The premise this time is simple. It's time for the presidential election, and a new incumbent Charlie Roan, is running for president on an anti-Purge platform. If she wins, she will put an end to the Purge once and for all. The New Founding Fathers of America, the current organization running the Purge and manipulating all of the presidents, decides to kill her on the night of the Purge, so it's a manhunt for the senator as she tries to survive the night and hopefully win the election.
So let's just get The Purge: Election Year's premise out of the way and deconstruct its political elements. An out of nowhere senator is running for the president that challenges the current political structure and wants to initiate complete reform. We're meant to side with her as the hero as she tries to survive the night without killing anyone. The NFFA are a group of old white men who love violence and are treating the Purge as a way to wipe out the poor and line their own pockets while turning the nature of the Purge into a religion that attracts thousands of people from across the world to come to America just to participate in the Purge and fulfill the American Dream; to kill and eviscerate everyone you do not trust. It's easy to see Charlie Roan as a fill in for Bernie Sanders without a doubt, but the NFFA's role model and ideal villain is... Ted Cruz? So in other words, we have a political movie about two candidates who are no longer in the presidential race. Just getting that all out there, so let's move on to actually pointing out the flaws of the movie, because there are a TON.

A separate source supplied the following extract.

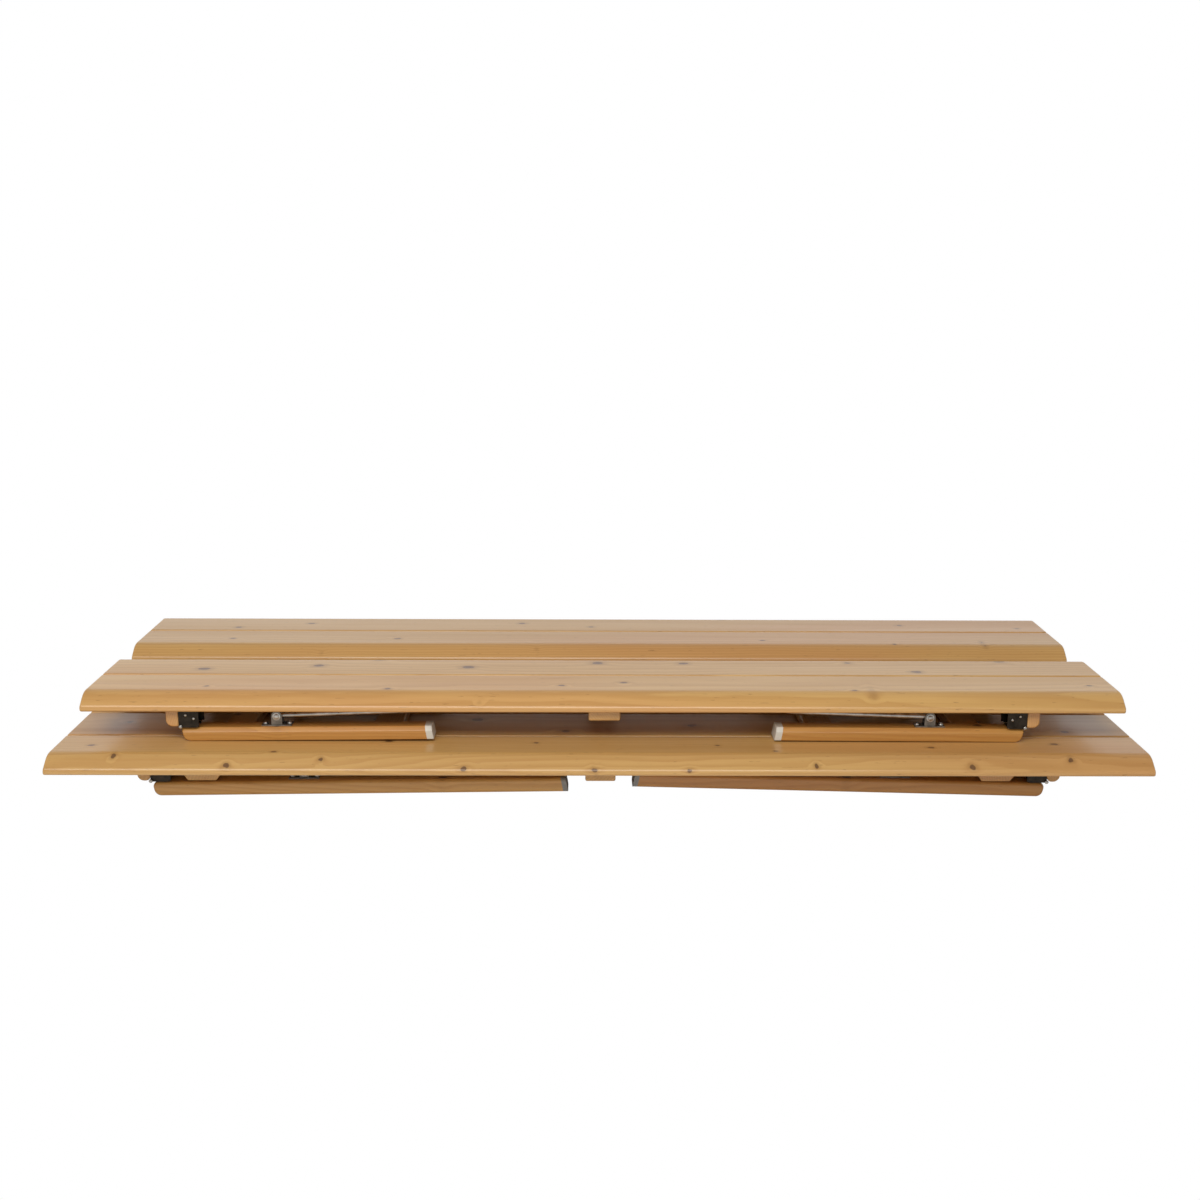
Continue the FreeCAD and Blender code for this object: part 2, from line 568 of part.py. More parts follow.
def hinge_set(label, unit, kind):
    """Four brackets with pins, one at each stile of both leg frames."""
    pieces = []
    for side in SIDES:
        sign = "-" if side == "left" else ""
        for row, y_sign in (("front", "-"), ("back", "")):
            y = f"{y_sign}({cell(kind + '_frame_half')} - {cell(kind + '_stile_width')} / 2)"
            pieces += hinge_bracket(f"{label}_{side}_{row}", kind, f"{sign}{cell(kind + '_hinge_x')}", y,
                                    side == "right")
    keep(group(label, pieces), label, under_place(unit, kind))


def catch_set(label, unit, kind):
    pieces = []
    for side in SIDES:
        sign = "-" if side == "left" else ""
        for row, y_sign in (("front", "-"), ("back", "")):
            x = f"{sign}({cell(kind + '_hinge_x')} - {cell(kind + '_catch_x')})"
            pieces.append(catch(f"{label}_{side}_{row}", x, f"{y_sign}{cell(kind + '_catch_y')}", side == "right"))
    keep(group(label, pieces), label, under_place(unit, kind))


def stile(name, kind, row):
    """One leg post; row is -1 for the front and 1 for the back, in the leg frame."""
    wood_end = f"{cell('leg_start')} + {cell(kind + '_leg_length')} - {cell(kind + '_foot')}"
    post = slanted(name, kind, cell("leg_start"), wood_end, True)
    return post, at(y=f"{row} * ({cell(kind + '_frame_half')} - {cell(kind + '_stile_width')} / 2)")


def foot(name, kind, row):
    """Plastic glide on the end of a post."""
    wood_end = f"{cell('leg_start')} + {cell(kind + '_leg_length')} - {cell(kind + '_foot')}"
    glide = slanted(name, kind, wood_end, f"{wood_end} + {cell(kind + '_foot')}")
    return place(glide, at(y=f"{row} * ({cell(kind + '_frame_half')} - {cell(kind + '_stile_width')} / 2)"))


def rail(name, kind, which):
    """Cross rail between the posts, set in from both leg faces."""
    length = f"2 * ({cell(kind + '_frame_half')} - {cell(kind + '_stile_width')})"
    edge = cell("rail_round")
    piece = moulding(name, "XZ_Plane", cell(f"{kind}_rail_width"), cell("rail_thickness"), [edge] * 4, length)
    return place(piece, at(cell(f"{kind}_{which}_rail"), "0", f"-{cell('face_drop')} - {cell('rail_inset')}"))


def leg_frame(unit, kind, side, separate_stiles):
    """Posts, rails, feet, hardware and stay of one folded leg frame."""
    prefix = f"{unit}_{side}"
    where = leg_place(unit, kind, side)
    front_row = -1 if side == "left" else 1
    posts = {"front": stile(f"{prefix}_stile_front", kind, front_row),
             "back": stile(f"{prefix}_stile_back", kind, -front_row)}
    if separate_stiles:
        for row, (post, offset) in posts.items():
            keep(post, f"{prefix}_stile_{row}", *where, offset)
    else:
        for post, offset in posts.values():
            place(post, offset)
        keep(group(f"{prefix}_stiles", [post for post, offset in posts.values()]), f"{prefix}_stiles", *where)
    rails = [rail(f"{prefix}_{which}_rail", kind, which) for which in ("upper", "lower")]
    keep(group(f"{prefix}_rails", rails), f"{prefix}_rails", *where)
    feet = [foot(f"{prefix}_foot_{tag}", kind, row) for tag, row in (("a", -1), ("b", 1))]
    keep(group(f"{prefix}_feet", feet), f"{prefix}_feet", *where)
    keep(leg_hardware(f"{prefix}_hardware", kind), f"{prefix}_hardware", *where)
    pivot = at(cell(f"{kind}_stay_pivot"), "0", f"{cell(kind + '_stay_height')} - {cell('face_drop')}",
               f"rotationy(-{cell(kind + '_stay_lift')})")
    keep(stay(f"{prefix}_stay", kind), f"{prefix}_stay", *where, pivot)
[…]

Election Year is not a good movie. It has ideas and a few interesting elements to it, but most of the movie just feels like I'm watching unentertaining shlock. One of the major subplots in the movie is about a woman who gets caught trying to steal a candy bar from a random corner store, and then vows to hunt down the store owner on Purge Night... because she's psychotic. A stark raving lunatic spends most of the Purge Night trying to kill a random old guy who caught her trying to steal a candy bar that costs $2. I wish that I was joking, but I couldn't make it up if I tried. In a movie about a political war between two ideologies where the NFFA hunts down a woman with a platoon of white supremacists, we spend a good amount of time dealing with a candy bar craving psycho.
The biggest failing in this movie is that nearly everyone, and I mean everyone, is absolutely crazy if they participate in the Purge. No ifs ands or buts, if you are in the Purge, you're a monster that will build guillotines in the streets, watch people burn alive, or hand people from a tree as they stab them repeatedly. It says a lot when the most rational people besides our pacifistic senator is the head white supremacist, who says that once the job is done, he's hiding out for the rest of the night to get away from the lunatics. Everyone in America is a psychopath, hip hip hooray.

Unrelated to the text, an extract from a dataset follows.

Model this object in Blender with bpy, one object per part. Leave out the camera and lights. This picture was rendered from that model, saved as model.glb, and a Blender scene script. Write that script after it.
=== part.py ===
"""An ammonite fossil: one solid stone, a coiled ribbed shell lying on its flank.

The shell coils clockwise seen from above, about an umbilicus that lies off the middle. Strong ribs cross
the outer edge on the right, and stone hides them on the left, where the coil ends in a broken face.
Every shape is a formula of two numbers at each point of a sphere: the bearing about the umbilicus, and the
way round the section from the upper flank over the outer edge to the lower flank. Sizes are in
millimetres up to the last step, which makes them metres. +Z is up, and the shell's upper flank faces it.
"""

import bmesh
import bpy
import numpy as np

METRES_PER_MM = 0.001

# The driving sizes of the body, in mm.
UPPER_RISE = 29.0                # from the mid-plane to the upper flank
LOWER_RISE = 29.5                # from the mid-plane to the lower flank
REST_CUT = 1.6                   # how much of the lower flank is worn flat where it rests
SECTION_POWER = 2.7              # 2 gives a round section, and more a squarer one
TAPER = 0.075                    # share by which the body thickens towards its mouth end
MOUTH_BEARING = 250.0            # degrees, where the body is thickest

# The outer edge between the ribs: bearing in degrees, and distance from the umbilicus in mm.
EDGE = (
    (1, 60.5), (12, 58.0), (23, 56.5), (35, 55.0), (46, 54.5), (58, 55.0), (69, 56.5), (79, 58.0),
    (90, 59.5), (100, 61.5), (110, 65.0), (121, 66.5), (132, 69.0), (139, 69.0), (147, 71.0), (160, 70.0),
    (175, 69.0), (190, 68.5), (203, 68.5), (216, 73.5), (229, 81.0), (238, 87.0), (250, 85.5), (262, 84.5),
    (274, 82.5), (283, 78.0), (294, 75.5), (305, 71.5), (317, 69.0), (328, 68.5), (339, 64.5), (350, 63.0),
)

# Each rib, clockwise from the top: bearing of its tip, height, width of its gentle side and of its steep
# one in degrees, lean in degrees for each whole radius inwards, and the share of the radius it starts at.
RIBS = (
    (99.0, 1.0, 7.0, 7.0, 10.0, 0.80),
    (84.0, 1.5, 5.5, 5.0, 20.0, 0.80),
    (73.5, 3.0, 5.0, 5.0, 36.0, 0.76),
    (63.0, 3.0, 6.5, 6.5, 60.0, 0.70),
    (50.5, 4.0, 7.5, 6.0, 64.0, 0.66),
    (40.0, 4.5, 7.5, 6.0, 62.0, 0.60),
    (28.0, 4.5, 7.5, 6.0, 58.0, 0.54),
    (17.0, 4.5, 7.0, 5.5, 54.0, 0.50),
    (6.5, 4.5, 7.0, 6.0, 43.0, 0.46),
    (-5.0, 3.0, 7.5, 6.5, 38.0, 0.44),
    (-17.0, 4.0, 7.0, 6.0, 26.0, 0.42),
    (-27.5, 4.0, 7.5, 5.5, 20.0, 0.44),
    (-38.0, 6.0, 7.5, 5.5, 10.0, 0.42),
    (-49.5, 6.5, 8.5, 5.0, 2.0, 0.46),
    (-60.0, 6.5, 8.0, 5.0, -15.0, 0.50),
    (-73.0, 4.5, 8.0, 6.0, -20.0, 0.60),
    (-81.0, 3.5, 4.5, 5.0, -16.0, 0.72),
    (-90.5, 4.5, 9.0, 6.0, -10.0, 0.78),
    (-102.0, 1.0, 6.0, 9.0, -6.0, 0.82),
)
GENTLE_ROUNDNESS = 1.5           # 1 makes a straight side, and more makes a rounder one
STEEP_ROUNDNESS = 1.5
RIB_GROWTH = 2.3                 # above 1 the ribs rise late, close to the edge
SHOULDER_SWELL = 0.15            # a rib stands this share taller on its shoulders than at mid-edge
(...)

It's not just because the film is so bleak that I don't like it that much. It's also because the action just isn't that entertaining or visually interesting. There might be interesting moments, like watching a group of maniacs drive around in a car straight out of Mad Max with maces, but every fight scene always devolves into two people shooting at each other in the dark until one of them dies. That just seems so... normal. For a horror series where all crime is legal for 12 hours, you're telling me that no one decides to make a Negan styled baseball bat and beat the crap out of people, or make some Silent Hill styled torture scenes? I mean, if you're going to go all the way with the violence, don't be tame about it.
And yet The Purge: Election Year is very tame when you get right down to it. It's bleak and actively hates the current political system, but nothing interesting happens in the movie to warrant the bleak attitude. People are ritualistically sacrificed yes, but it's all so blase. My jaw never dropped to the floor once during this movie, and I could call all of the plot twists before they even happened. I knew when each character was going to die, and the only surprising thing about the movie was that one character died later than I thought he would.
That being said, I don't think the movie is all bad though. The Purge has always been aware of how crazy its premise is, so at least a lot of the villains here are so over-the-top insane that it's actually kind of amazing. The very first line of spoken dialogue is so course and extreme that I bursted out laughing, the candy bar subplot was so ridiculous that I couldn't believe that it was being taken seriously and it was ended fantastically, and the Ted Cruz stand in is such a wacko religious nut job that it looks like he's orgasming at EVERY. SINGLE. WORD. Election Year knows that by this point, it's so insane that it at least has some good comedic moments inside of it, and a fight scene involving foreigners participating in the Purge was probably the best scene in the movie.
At this point, I think The Purge really needs to just take a step back and analyze where its strengths are at. If The Purge becomes a horror-comedy series, I wouldn't have any problem with that since the series is at its best when it's tries to be completely insane. It's funny to watch clear mad people ham it up for an hour or two instead of watching super serious people run around trying to survive. Hell, next time, why not center the movie on a serial killer who tries to top himself every Purge with a new spectacle? It would be a blast to watch and would probably give me a hell of a good time watching it.
As for The Purge: Election Year, it's a purely alright film. It has bleak and senseless violence, but there are elements that make me smile, even if it's just for a moment.